Two things, the property of two persons, might become so united as not to be separable without injury to one or both; in this case the owner of the principal thing became the owner of the accessory. Thus, in the case of a man building on another man's ground, the building belonged to the owner of the ground (superficies solo cedit); or in the case of a tree planted, or seed sown on another man's ground, the rule was the same, when the tree or seed had taken root. If a man wrote, even in letters of gold, on another man's parchment or paper, the whole belonged to the owner of the parchment or paper; in the case of a picture painted on another man's canvass, the canvass became the property of the owner of the picture (Gaius, II.73, &c.). If a piece of land was torn away by a stream (avulsio) from one man's land and attached to another's land, it became the property of the latter when it was firmly attached to it. This is a different case from that of Alluvio. But in all these cases the losing party was entitled to compensation, with some exceptions as to cases of mala fides.

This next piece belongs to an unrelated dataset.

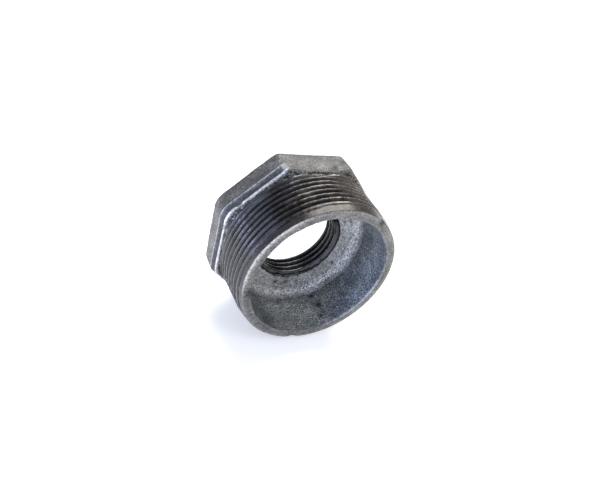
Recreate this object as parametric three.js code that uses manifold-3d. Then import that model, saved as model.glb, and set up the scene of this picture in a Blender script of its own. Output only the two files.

Confusio occurs in the case of rights also. If the right and the duty of an obligatio become united in one person, there is a confusio by which the obligatio is extinguished (Dig.46 tit. 3 s75). If he who has pledged a thing becomes the heres of the pledgee, the rights and duties of two persons are united (confunduntur) in one. If a man who has a praedial servitus in another man's land, the servitus ceases: servitutes praediorum confunduntur, si idem utriusque praedii dominus esse coeperit (Dig. 8 tit. 6 s1).

The rules of Roman law on this subject are stated by Brinkman, Instit. Jur. Rom. § 398, &c.; Mackeldey, Lehrbuch, &c. §§246, 251, &c. 12th ed.; Inst. 2 1; Gaius, II.70, Rosshirt, Grundlinien, &c. § 62.